» **What you should do**
Can you reproduce the data beneath, keeping every line exact?

» **Data extract**
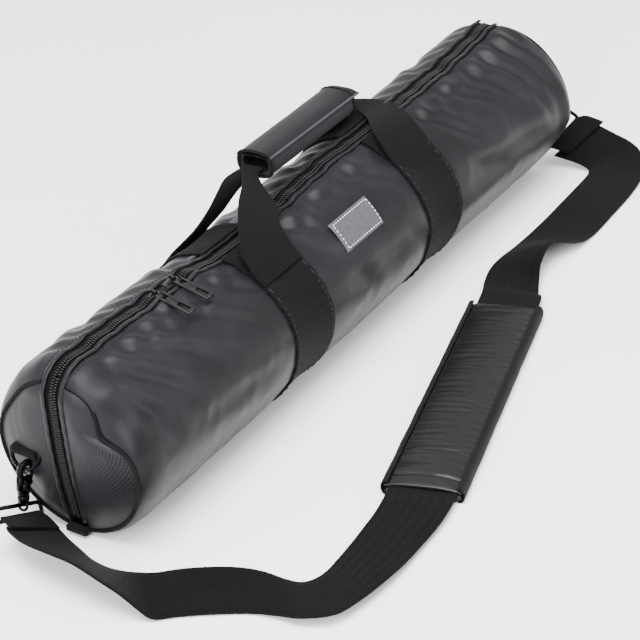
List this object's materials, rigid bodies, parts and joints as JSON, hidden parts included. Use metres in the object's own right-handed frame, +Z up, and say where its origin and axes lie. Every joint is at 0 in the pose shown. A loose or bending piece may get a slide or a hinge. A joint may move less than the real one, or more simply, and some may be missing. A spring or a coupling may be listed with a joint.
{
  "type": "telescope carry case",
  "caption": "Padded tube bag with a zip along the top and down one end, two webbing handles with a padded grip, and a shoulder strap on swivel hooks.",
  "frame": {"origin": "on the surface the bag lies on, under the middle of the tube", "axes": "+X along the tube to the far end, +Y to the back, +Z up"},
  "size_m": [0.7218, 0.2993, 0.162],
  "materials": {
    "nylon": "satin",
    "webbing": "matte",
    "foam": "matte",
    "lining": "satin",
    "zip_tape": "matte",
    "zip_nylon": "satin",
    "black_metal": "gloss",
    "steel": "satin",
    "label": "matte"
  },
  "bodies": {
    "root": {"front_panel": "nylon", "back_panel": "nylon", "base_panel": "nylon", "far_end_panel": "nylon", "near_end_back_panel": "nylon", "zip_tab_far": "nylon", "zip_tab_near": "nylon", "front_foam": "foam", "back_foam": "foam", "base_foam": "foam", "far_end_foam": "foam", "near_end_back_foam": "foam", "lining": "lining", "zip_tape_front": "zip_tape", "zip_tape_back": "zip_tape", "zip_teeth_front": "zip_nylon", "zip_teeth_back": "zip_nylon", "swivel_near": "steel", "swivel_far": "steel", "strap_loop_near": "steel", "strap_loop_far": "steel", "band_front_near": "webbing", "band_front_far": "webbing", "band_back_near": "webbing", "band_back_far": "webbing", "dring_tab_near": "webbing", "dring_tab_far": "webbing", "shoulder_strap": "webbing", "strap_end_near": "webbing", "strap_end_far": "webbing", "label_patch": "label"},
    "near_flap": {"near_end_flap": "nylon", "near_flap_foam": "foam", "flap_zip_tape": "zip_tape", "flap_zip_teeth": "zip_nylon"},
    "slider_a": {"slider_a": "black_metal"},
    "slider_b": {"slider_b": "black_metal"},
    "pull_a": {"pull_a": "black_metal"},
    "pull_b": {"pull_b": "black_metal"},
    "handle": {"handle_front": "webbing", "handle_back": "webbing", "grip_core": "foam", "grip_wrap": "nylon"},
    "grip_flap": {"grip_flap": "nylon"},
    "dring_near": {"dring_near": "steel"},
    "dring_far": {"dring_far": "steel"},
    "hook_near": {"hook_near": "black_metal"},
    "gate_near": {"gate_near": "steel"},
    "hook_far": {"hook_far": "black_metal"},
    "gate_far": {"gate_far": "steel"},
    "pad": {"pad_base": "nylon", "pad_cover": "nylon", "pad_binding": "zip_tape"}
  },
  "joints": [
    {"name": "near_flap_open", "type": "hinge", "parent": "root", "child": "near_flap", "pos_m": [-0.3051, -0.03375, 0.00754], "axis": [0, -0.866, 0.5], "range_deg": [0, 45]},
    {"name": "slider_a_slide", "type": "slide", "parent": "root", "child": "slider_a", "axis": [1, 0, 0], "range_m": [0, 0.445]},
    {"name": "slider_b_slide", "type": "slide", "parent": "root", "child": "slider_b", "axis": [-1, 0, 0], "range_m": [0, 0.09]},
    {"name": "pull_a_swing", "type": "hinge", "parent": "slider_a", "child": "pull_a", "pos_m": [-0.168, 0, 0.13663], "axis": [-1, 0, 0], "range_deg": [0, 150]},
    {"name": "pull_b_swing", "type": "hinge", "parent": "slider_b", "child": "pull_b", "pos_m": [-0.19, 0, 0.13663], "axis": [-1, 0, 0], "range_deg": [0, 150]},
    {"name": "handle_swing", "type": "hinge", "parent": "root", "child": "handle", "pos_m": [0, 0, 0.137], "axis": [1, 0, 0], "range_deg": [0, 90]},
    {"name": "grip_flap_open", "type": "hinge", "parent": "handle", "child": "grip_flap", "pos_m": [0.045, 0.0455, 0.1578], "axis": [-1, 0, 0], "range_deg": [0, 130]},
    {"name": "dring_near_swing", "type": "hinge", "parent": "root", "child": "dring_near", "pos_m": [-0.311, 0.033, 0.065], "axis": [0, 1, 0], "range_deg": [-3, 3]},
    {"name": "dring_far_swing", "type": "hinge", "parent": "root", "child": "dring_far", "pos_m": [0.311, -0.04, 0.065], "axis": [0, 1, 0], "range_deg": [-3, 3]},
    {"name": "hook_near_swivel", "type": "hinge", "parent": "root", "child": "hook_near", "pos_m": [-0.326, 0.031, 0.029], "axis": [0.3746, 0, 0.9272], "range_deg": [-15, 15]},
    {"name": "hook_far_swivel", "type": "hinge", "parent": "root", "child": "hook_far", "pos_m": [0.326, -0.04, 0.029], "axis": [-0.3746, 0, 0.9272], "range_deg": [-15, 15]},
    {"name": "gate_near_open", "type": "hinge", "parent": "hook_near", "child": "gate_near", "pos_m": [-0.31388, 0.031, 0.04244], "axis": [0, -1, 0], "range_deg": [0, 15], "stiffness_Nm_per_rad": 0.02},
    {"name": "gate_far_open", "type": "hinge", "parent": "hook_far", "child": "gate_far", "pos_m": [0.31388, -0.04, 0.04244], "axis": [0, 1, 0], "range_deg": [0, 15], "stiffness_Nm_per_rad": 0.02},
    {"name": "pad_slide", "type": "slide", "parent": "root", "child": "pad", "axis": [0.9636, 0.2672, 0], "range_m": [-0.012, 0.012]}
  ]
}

» **Result for this task**
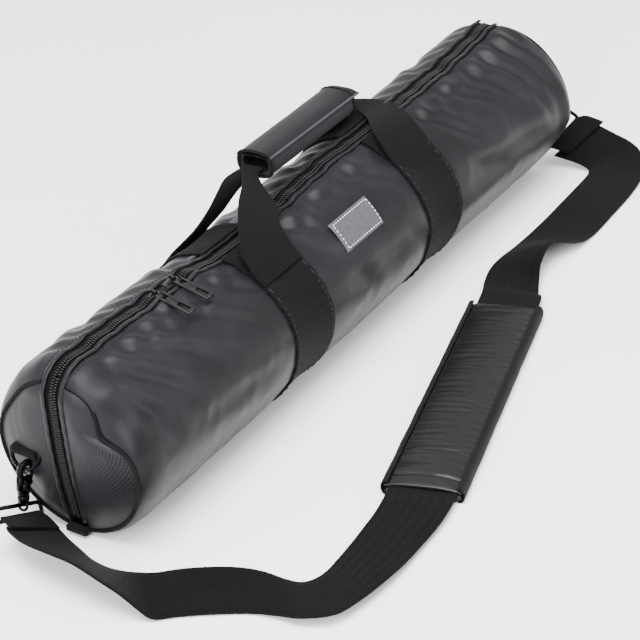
List this object's materials, rigid bodies, parts and joints as JSON, hidden parts included. Use metres in the object's own right-handed frame, +Z up, and say where its origin and axes lie. Every joint is at 0 in the pose shown. A loose or bending piece may get a slide or a hinge. A joint may move less than the real one, or more simply, and some may be missing. A spring or a coupling may be listed with a joint.
{
  "type": "telescope carry case",
  "caption": "Padded tube bag with a zip along the top and down one end, two webbing handles with a padded grip, and a shoulder strap on swivel hooks.",
  "frame": {"origin": "on the surface the bag lies on, under the middle of the tube", "axes": "+X along the tube to the far end, +Y to the back, +Z up"},
  "size_m": [0.7218, 0.2993, 0.162],
  "materials": {
    "nylon": "satin",
    "webbing": "matte",
    "foam": "matte",
    "lining": "satin",
    "zip_tape": "matte",
    "zip_nylon": "satin",
    "black_metal": "gloss",
    "steel": "satin",
    "label": "matte"
  },
  "bodies": {
    "root": {"front_panel": "nylon", "back_panel": "nylon", "base_panel": "nylon", "far_end_panel": "nylon", "near_end_back_panel": "nylon", "zip_tab_far": "nylon", "zip_tab_near": "nylon", "front_foam": "foam", "back_foam": "foam", "base_foam": "foam", "far_end_foam": "foam", "near_end_back_foam": "foam", "lining": "lining", "zip_tape_front": "zip_tape", "zip_tape_back": "zip_tape", "zip_teeth_front": "zip_nylon", "zip_teeth_back": "zip_nylon", "swivel_near": "steel", "swivel_far": "steel", "strap_loop_near": "steel", "strap_loop_far": "steel", "band_front_near": "webbing", "band_front_far": "webbing", "band_back_near": "webbing", "band_back_far": "webbing", "dring_tab_near": "webbing", "dring_tab_far": "webbing", "shoulder_strap": "webbing", "strap_end_near": "webbing", "strap_end_far": "webbing", "label_patch": "label"},
    "near_flap": {"near_end_flap": "nylon", "near_flap_foam": "foam", "flap_zip_tape": "zip_tape", "flap_zip_teeth": "zip_nylon"},
    "slider_a": {"slider_a": "black_metal"},
    "slider_b": {"slider_b": "black_metal"},
    "pull_a": {"pull_a": "black_metal"},
    "pull_b": {"pull_b": "black_metal"},
    "handle": {"handle_front": "webbing", "handle_back": "webbing", "grip_core": "foam", "grip_wrap": "nylon"},
    "grip_flap": {"grip_flap": "nylon"},
    "dring_near": {"dring_near": "steel"},
    "dring_far": {"dring_far": "steel"},
    "hook_near": {"hook_near": "black_metal"},
    "gate_near": {"gate_near": "steel"},
    "hook_far": {"hook_far": "black_metal"},
    "gate_far": {"gate_far": "steel"},
    "pad": {"pad_base": "nylon", "pad_cover": "nylon", "pad_binding": "zip_tape"}
  },
  "joints": [
    {"name": "near_flap_open", "type": "hinge", "parent": "root", "child": "near_flap", "pos_m": [-0.3051, -0.03375, 0.00754], "axis": [0, -0.866, 0.5], "range_deg": [0, 45]},
    {"name": "slider_a_slide", "type": "slide", "parent": "root", "child": "slider_a", "axis": [1, 0, 0], "range_m": [0, 0.445]},
    {"name": "slider_b_slide", "type": "slide", "parent": "root", "child": "slider_b", "axis": [-1, 0, 0], "range_m": [0, 0.09]},
    {"name": "pull_a_swing", "type": "hinge", "parent": "slider_a", "child": "pull_a", "pos_m": [-0.168, 0, 0.13663], "axis": [-1, 0, 0], "range_deg": [0, 150]},
    {"name": "pull_b_swing", "type": "hinge", "parent": "slider_b", "child": "pull_b", "pos_m": [-0.19, 0, 0.13663], "axis": [-1, 0, 0], "range_deg": [0, 150]},
    {"name": "handle_swing", "type": "hinge", "parent": "root", "child": "handle", "pos_m": [0, 0, 0.137], "axis": [1, 0, 0], "range_deg": [0, 90]},
    {"name": "grip_flap_open", "type": "hinge", "parent": "handle", "child": "grip_flap", "pos_m": [0.045, 0.0455, 0.1578], "axis": [-1, 0, 0], "range_deg": [0, 130]},
    {"name": "dring_near_swing", "type": "hinge", "parent": "root", "child": "dring_near", "pos_m": [-0.311, 0.033, 0.065], "axis": [0, 1, 0], "range_deg": [-3, 3]},
    {"name": "dring_far_swing", "type": "hinge", "parent": "root", "child": "dring_far", "pos_m": [0.311, -0.04, 0.065], "axis": [0, 1, 0], "range_deg": [-3, 3]},
    {"name": "hook_near_swivel", "type": "hinge", "parent": "root", "child": "hook_near", "pos_m": [-0.326, 0.031, 0.029], "axis": [0.3746, 0, 0.9272], "range_deg": [-15, 15]},
    {"name": "hook_far_swivel", "type": "hinge", "parent": "root", "child": "hook_far", "pos_m": [0.326, -0.04, 0.029], "axis": [-0.3746, 0, 0.9272], "range_deg": [-15, 15]},
    {"name": "gate_near_open", "type": "hinge", "parent": "hook_near", "child": "gate_near", "pos_m": [-0.31388, 0.031, 0.04244], "axis": [0, -1, 0], "range_deg": [0, 15], "stiffness_Nm_per_rad": 0.02},
    {"name": "gate_far_open", "type": "hinge", "parent": "hook_far", "child": "gate_far", "pos_m": [0.31388, -0.04, 0.04244], "axis": [0, 1, 0], "range_deg": [0, 15], "stiffness_Nm_per_rad": 0.02},
    {"name": "pad_slide", "type": "slide", "parent": "root", "child": "pad", "axis": [0.9636, 0.2672, 0], "range_m": [-0.012, 0.012]}
  ]
}